Pretty good idea. The tank looks great, by the way.


----------



## loachman (Jan 21, 2012)

when is BA's midnight madness and what is on sale as I have been checking online and can't find any info? Was in BA the other day and didn't see any flyers? Thanks


----------



## Y2KGT (Jul 20, 2009)

loachman said:


> when is BA's midnight madness and what is on sale as I have been checking online and can't find any info? Was in BA the other day and didn't see any flyers? Thanks


http://www.gtaaquaria.com/forum/showthread.php?t=33065&highlight=midnight+madness


----------



## loachman (Jan 21, 2012)

perfect thanks, doesn't look like many good deals there, bit disappointed.


----------



## FlyingHellFish (Mar 7, 2011)

Nicely done!

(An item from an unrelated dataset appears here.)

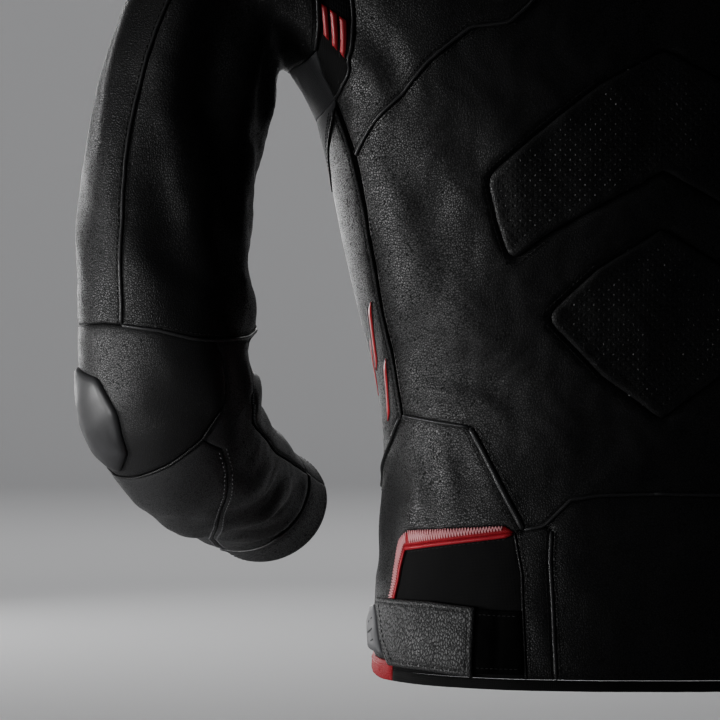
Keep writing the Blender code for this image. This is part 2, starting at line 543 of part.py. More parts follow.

It doesn't even look like a DIY, how better is the flow once you have this?

Is that HC Cuba on the bottom? Not sure if it's algae but what are those dark green spots? What grass is that in the background?


----------



## coldmantis (Apr 5, 2010)

FlyingHellFish said:


> Nicely done! It doesn't even look like a DIY, how better is the flow once you have this?
> 
> Is that HC Cuba on the bottom? Not sure if it's algae but what are those dark green spots? What grass is that in the background?


The grassy plant is blyxa and as for the cuba I don't think that's algae could be a camera thing. The flow is great my drop checker turn closer to yellow after doing this. I might make another one but this time I'm going to drill the holes 2 inches apart instead of 1" so the flow is even stronger.


----------



## mdvo (Nov 10, 2011)

That spray bar looks really good. Is that the proserpinaca palustris you picked up at AI on the left? One stem seems to have really taken off. Have you been by AI recently, have you seen more, mine has melted away except for one stem and it's so slow growing, I'm looking for more.


----------



## coldmantis (Apr 5, 2010)

mdvo said:


> That spray bar looks really good. Is that the proserpinaca palustris you picked up at AI on the left? One stem seems to have really taken off. Have you been by AI recently, have you seen more, mine has melted away except for one stem and it's so slow growing, I'm looking for more.


good eye, that is the mermaid weed, right now I'm in the process of changing all my bulbs, all the plants on the side and back "should" be copper-red-purple but they are all green. I have only changed 2 bulbs and some of the plants are turning pink already. I got the mermaid weed a while back maybe 3 weeks ago? but I only bought 1 bunch and just cliped everything into around 2-3" sections to plant


----------



## Greg_o (Mar 4, 2010)

nice looking tank!


----------



## FlyingHellFish (Mar 7, 2011)

Yeah, tank looks sick. What dosing method do you use? EI? I got those dry powder type and was doing EI and I swear the phosphate sparked an algae bloom. 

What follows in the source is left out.